As for the networking, that's a long story, but because Metro 2033 is focused on a story-driven single-player experience, I'll omit it here!
On 360/PC differences:
Digital Foundry: Does PC hardware offer up any additional bonuses in Metro 2033 aside from higher frame-rates and resolutions?
Oles Shishkovstov: Yes and no. When you have more performance on the table, you can either do nothing as you say, and as most direct console ports do, or you add the features. Because our platforms got equal attention, we took the second route.

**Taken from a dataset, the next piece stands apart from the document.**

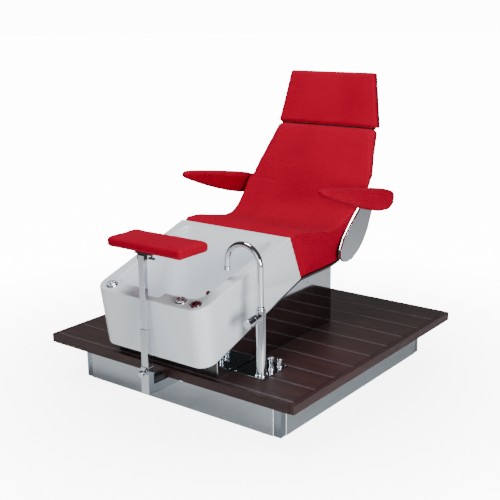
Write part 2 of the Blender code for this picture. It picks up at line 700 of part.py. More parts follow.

Naturally most of the features are graphics related, but not all. The internal PhysX tick-rate was doubled on PC resulting in more precise collision detection and joint behavior. We "render" almost twice the number of sounds (all with wave-tracing) compared to consoles. That's just a few examples, so that you can see that not only graphics gets a boost. On the graphics side, here's a partial list:
* Most of the textures are 2048^2 (consoles use 1024^2).
* The shadow-map resolution is up to 9.43 Mpix.
* The shadow filtering is much, much better.
* The parallax mapping is enabled on all surfaces, some with occlusion-mapping (optional).
* We've utilised a lot of "true" volumetric stuff, which is very important in dusty environments.
* From DX10 upwards we use correct "local motion blur", sometimes called "object blur".
* The light-material response is nearly "physically-correct" on the PC on higher quality presets.
* The ambient occlusion is greatly improved (especially on higher-quality presets).
* Sub-surface scattering makes a lot of difference on human faces, hands, etc.
* The geometric detail is somewhat better, because of different LOD selection, not even counting DX11 tessellation.
* We are considering enabling global illumination (as an option) which really enhances the lighting model. However, that comes with some performance hit, because of literally tens of thousands of secondary light sources.